With the world’s demand for wheat and other foods still increasing, Australia once again is a major factor in global food security.
Southeast Asia and the western Pacific
Disruptions to the normal monsoons could adversely affect many of the mainstay crops that dominate this region, providing food staples to literally billions of people.
Palm oil, for example, makes up more than half of all the vegetable oils consumed globally. About 60 percent of global palm oil comes from Indonesia; another 29 per cent is grown in nearby Malaysia and Thailand. Rising demand and tight supplies already have led to export restrictions among some major producers. Changes to traditional monsoon patterns and other weather-related complications can only add to the threat of further supply disruptions and drive further market gyrations.
Rice markets face similar concerns. Rice, a staple food for billions, is the second most important cereal crop in the world (behind only corn). Markets look to China, India, Bangladesh, India, Vietnam and Thailand for 75 percent of total production.

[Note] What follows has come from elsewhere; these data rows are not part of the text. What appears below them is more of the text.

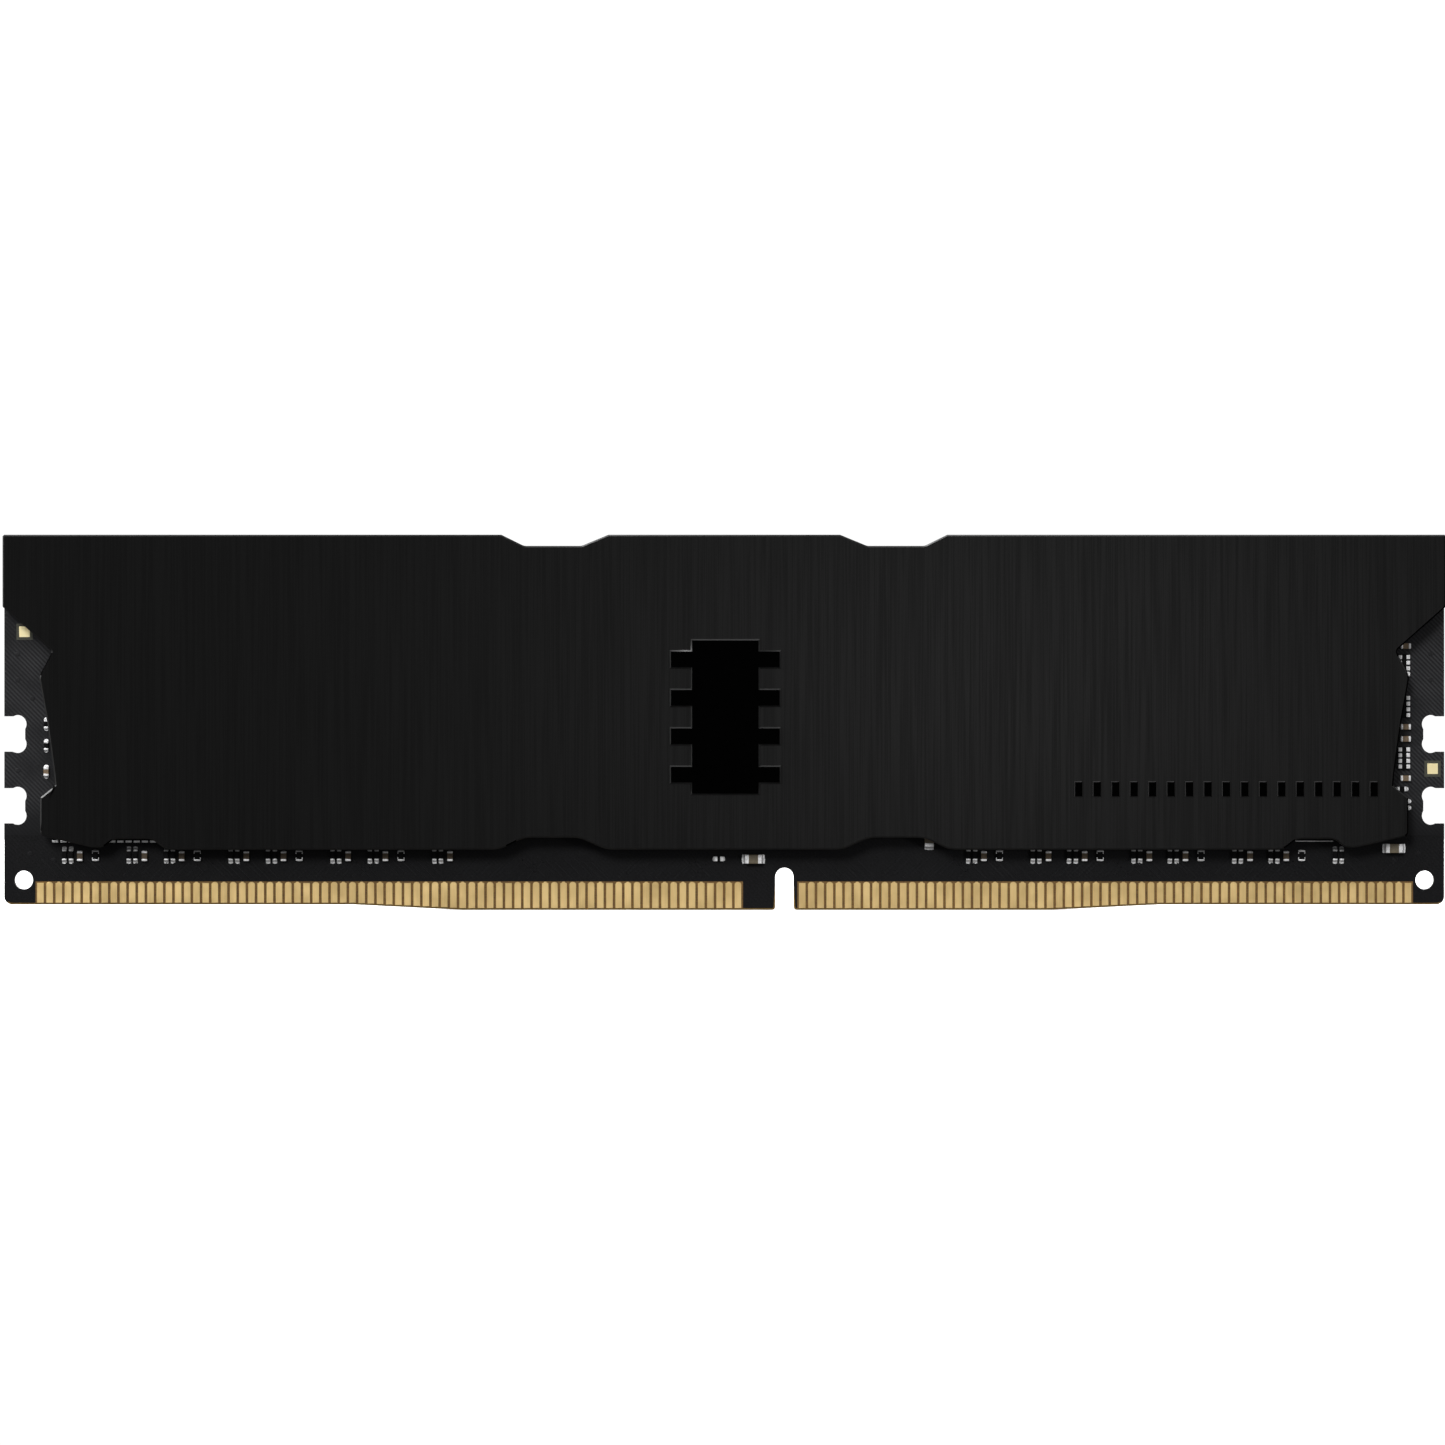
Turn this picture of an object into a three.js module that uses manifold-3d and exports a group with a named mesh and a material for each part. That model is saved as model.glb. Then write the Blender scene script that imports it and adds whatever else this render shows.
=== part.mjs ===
// A 288-contact desktop memory module between the two plates of a heat spreader.
//
// Lengths are millimetres and +Z is up. X runs along the module, to the right for someone
// looking at its front, and the front faces -Y. The origin is in the middle of the circuit
// board's thickness and length, level with the lowest part of the contact edge.

import * as THREE from 'three';
import { mergeVertices } from 'three/addons/utils/BufferGeometryUtils.js';
import Module from 'manifold-3d';

// Circuit board
const BOARD_LENGTH = 133.35;
const BOARD_HEIGHT = 31.25;
const BOARD_THICKNESS = 1.4;
const BOARD_CORNER_RADIUS = 0.75;
const END_LIFT = 0.5; // both ends of the contact edge sit this far above its middle
const RAMP_STARTS = [32.25, 107.05]; // from the board's left end, where the edge is lifted
const RAMP_ENDS = [42.45, 96.85]; // and where it is level with the middle

// Key notch, latch notches and corner holes
const KEY_X = 5.575;
const KEY_WIDTH = 1.7;
const KEY_HEIGHT = 3.9;
const KEY_MOUTH_RADIUS = 0.3;
const LATCH_DEPTH = 1.93;
const LATCH_HEIGHT = 3.27;
const LATCH_LOW_EDGES = [8.0, 14.65];
const LATCH_CORNER_RADIUS = 0.85;
const LATCH_CORNER_OVERCUT = 0.13;
const CORNER_HOLE_RADIUS = 0.87;
const CORNER_HOLE_INSET = 1.79;
const CORNER_HOLE_Z = 2.76;

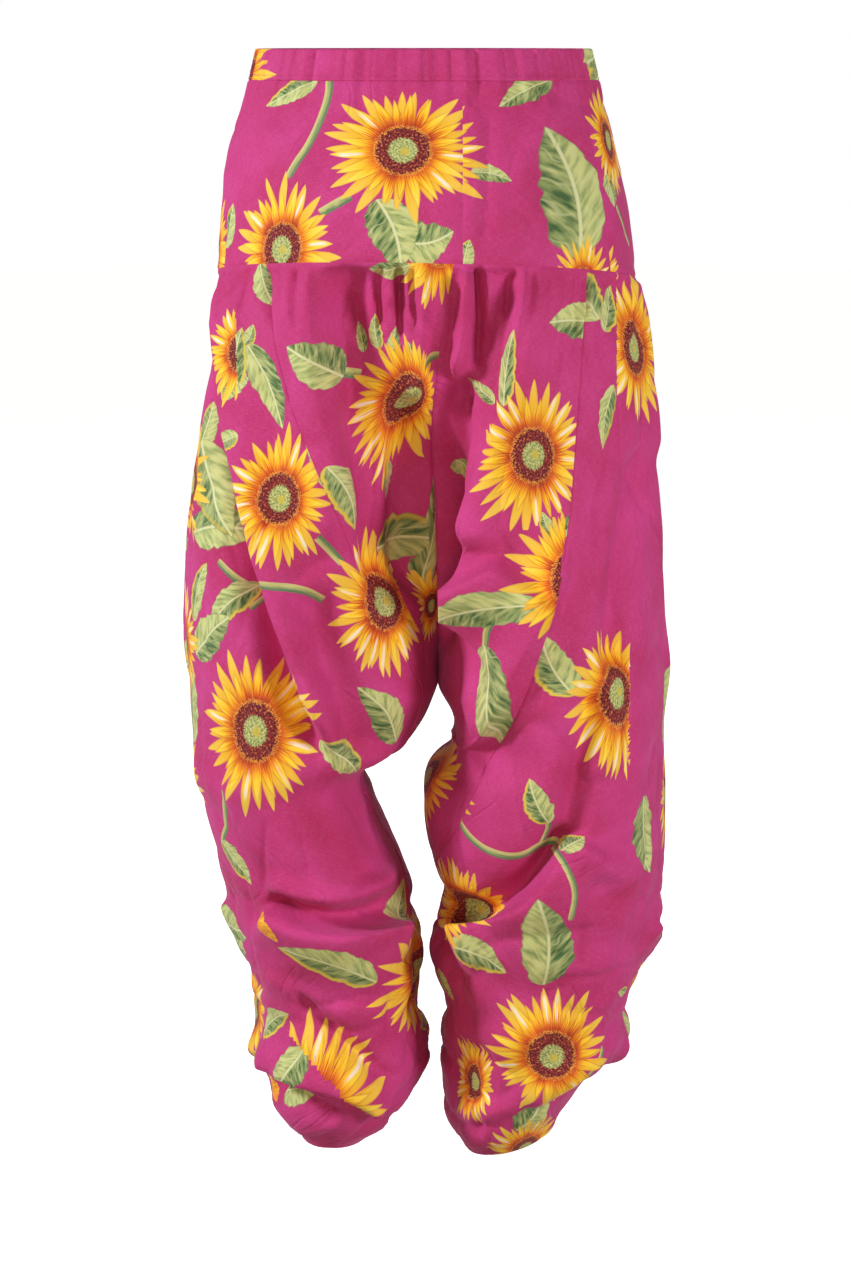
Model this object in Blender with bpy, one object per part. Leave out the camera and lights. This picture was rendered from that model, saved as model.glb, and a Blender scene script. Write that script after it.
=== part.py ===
"""Patiala pants as worn: eight cut pieces of cloth, hollow, with a yoke, leg panels and gussets.

Units are metres, +Z is up and the origin is the middle of the waist opening. The wearer's back is
toward -Y and the wearer's left toward -X. The pieces keep a small gap at every seam.
"""
import math
from collections import namedtuple

import bpy
import numpy as np

# ---------------------------------------------------------------- driving dimensions
WALL = 0.002                # cloth, with its turnings, as one wall
CASING_WALL = 0.003         # the casing is folded over
SEAM_GAP = 0.0003           # air between two pieces at a seam
CASING_DEPTH = 0.028
YOKE_SEAM_Z = -0.205        # the yoke seam at the wearer's sides
YOKE_SEAM_LIFT = 0.019      # how much higher the seam runs at the centre back
YOKE_SEAM_SLOPE = -0.018    # the seam falls toward the wearer's right, metres per metre
HEM_Z = -1.004
CROTCH_Z = -0.583
GUSSET_TIP_Z = -0.765
GUSSET_TIP_HALF = 0.006     # half width of the blunt tip of a gusset, in ring share
BACK_JOIN_X = 0.034         # the upright join in the back yoke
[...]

India’s role as a major player in global agriculture often is overlooked. India leads the world in acreage planted to wheat, rice and cotton, and ranks very near the top of global production charts for fruit, vegetables, sugarcane, sugar, rice and cotton. India farmers feed what is soon to become the world’s largest national population (1.5 billion by 2030) – and still export large quantities of the essential commodities sought by global customers.
China and Brazil
Both countries are critical elements of the global food system, both as exporters of commodities and food products. El Niño projections place China largely outside the areas expected to be most affected by weather events tied to El Niño.
Scientists also predict the worst of the potential “dry” conditions affecting Brazil will fall in the northern part of the country, which trails the southern areas as key agricultural producing regions. Brazilian produces soybeans, sugar cane, corn, cotton, beef and other commodities and food products – many of which should continue to compete aggressively in what could become an even tighter market supply picture.
But the same experts caution that specific abnormal weather events may occur nonetheless across the globe as a result of El Niño, especially when coupled with overall global warming patterns. El Niño only adds to the weather and climate challenges facing today’s global food system.
What does all this mean for the food consumer?
The losses imposed by El Niño are far from inconsequential. Experts measure their economic costs in the trillion of dollars — on average around $3.4 trillion, and as much as $5.7 trillion from the severe 1997-98 El Niño. Those costs ripple through national economies – with consumers ultimately paying their share.
The Bottom Line
To many observers, the larger concerns surrounding El Niño in 2023 involve its relationship to the larger matter of climate change. Experts will be watching closely to find out as quickly as possible. In the meanwhile, we all will need to keep a close eye on the weather – everywhere.